- _What the task requires_: Below is a listing. Quote from it, exactly, the lines from the one containing "Write the FreeCAD" down to the one containing "# Origin: bottom", both ends included, and nothing else.

-----

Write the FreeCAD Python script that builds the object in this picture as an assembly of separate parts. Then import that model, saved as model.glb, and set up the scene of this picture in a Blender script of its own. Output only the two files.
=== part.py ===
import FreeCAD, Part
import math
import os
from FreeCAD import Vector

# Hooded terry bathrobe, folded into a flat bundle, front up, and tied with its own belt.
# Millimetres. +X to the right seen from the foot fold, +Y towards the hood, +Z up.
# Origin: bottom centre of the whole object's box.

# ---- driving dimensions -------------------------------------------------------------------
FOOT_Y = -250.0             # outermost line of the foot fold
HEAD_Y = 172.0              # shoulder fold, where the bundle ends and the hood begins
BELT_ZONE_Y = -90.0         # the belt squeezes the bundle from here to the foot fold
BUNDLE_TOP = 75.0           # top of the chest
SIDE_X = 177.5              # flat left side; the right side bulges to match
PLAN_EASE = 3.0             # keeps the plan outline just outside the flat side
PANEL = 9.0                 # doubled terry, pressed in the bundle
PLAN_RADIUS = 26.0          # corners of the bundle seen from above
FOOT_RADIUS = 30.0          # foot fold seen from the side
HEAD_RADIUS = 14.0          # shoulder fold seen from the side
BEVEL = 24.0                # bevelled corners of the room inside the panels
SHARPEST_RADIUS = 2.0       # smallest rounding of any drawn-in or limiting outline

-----

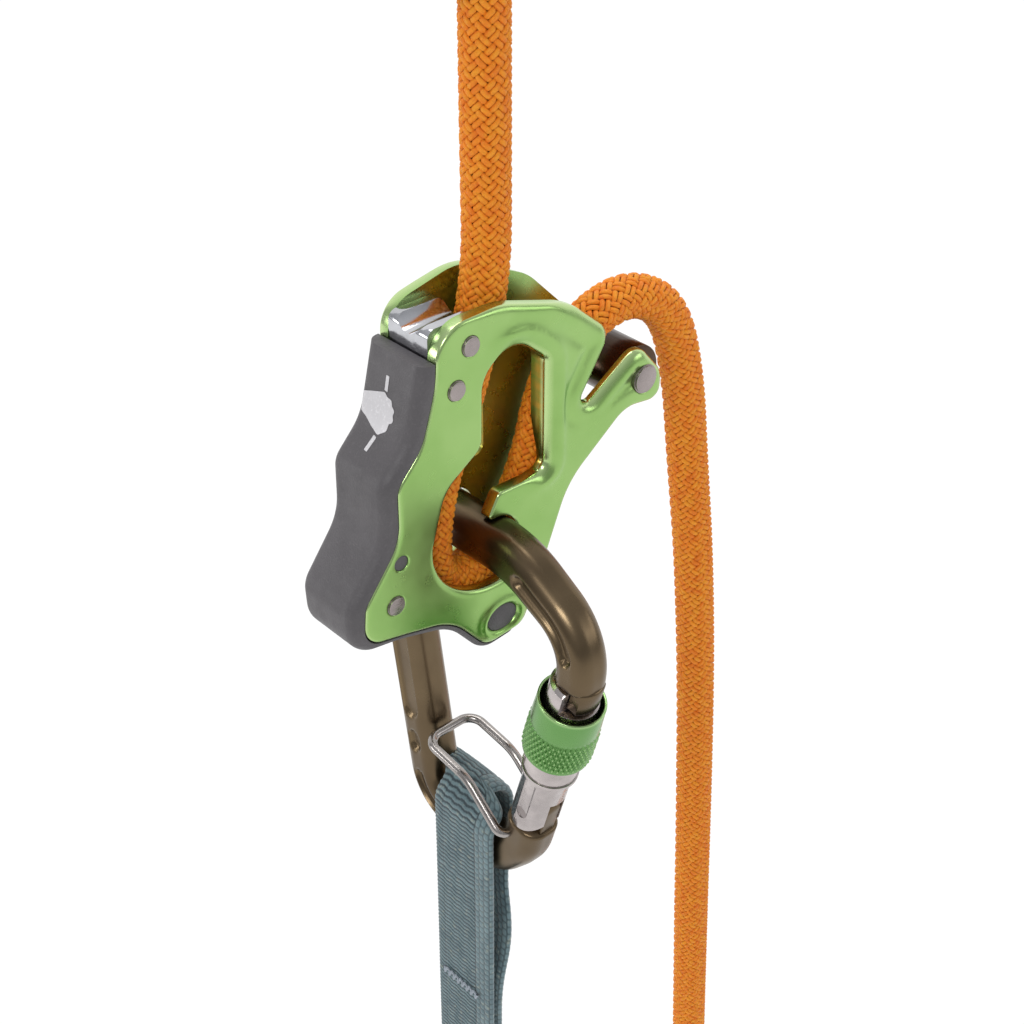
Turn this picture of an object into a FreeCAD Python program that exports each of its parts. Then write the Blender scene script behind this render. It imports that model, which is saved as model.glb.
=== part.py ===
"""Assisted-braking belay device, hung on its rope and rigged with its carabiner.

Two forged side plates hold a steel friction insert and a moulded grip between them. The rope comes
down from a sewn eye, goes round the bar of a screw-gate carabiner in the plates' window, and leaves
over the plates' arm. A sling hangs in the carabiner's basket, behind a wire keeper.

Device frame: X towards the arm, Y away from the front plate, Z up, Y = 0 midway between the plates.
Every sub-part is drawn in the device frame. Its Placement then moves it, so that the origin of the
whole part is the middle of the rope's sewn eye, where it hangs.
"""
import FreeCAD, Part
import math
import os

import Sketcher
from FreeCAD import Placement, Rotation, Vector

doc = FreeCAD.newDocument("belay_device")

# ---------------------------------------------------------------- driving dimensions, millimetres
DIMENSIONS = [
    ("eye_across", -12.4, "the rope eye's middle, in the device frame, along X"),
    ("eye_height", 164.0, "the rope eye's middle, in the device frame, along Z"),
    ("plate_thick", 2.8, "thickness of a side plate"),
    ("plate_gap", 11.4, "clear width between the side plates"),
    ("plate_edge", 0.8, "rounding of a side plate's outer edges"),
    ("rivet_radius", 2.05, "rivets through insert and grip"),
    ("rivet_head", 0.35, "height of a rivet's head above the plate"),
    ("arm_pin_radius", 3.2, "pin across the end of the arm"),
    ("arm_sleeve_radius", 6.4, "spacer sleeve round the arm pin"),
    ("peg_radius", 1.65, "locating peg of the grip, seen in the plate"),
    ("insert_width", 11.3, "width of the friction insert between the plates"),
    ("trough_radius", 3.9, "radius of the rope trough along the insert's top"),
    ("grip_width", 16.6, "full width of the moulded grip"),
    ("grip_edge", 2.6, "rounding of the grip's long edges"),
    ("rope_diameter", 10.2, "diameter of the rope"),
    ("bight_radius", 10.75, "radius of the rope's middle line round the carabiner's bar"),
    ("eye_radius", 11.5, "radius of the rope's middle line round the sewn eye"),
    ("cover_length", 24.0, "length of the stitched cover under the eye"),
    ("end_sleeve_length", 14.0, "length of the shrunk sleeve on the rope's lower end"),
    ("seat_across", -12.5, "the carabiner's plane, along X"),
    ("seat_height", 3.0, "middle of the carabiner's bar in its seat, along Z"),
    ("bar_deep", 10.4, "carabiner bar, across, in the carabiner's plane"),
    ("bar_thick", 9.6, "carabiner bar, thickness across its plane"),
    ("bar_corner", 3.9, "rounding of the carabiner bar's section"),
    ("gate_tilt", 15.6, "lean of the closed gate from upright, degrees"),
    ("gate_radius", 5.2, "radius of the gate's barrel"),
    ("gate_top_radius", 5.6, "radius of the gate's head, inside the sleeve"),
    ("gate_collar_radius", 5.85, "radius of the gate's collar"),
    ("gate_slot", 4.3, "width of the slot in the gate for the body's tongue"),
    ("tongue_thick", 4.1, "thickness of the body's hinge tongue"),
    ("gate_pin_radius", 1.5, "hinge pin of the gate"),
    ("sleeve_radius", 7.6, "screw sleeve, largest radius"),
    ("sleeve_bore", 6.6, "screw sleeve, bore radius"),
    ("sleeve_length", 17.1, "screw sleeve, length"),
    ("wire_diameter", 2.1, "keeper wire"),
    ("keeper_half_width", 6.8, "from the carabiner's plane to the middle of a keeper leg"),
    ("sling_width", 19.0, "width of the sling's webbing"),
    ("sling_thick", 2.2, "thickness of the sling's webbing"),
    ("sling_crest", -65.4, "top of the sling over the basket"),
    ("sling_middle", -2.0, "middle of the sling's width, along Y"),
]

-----

- _Written response_:
Write the FreeCAD Python script that builds the object in this picture as an assembly of separate parts. Then import that model, saved as model.glb, and set up the scene of this picture in a Blender script of its own. Output only the two files.
=== part.py ===
import FreeCAD, Part
import math
import os
from FreeCAD import Vector

# Hooded terry bathrobe, folded into a flat bundle, front up, and tied with its own belt.
# Millimetres. +X to the right seen from the foot fold, +Y towards the hood, +Z up.
# Origin: bottom centre of the whole object's box.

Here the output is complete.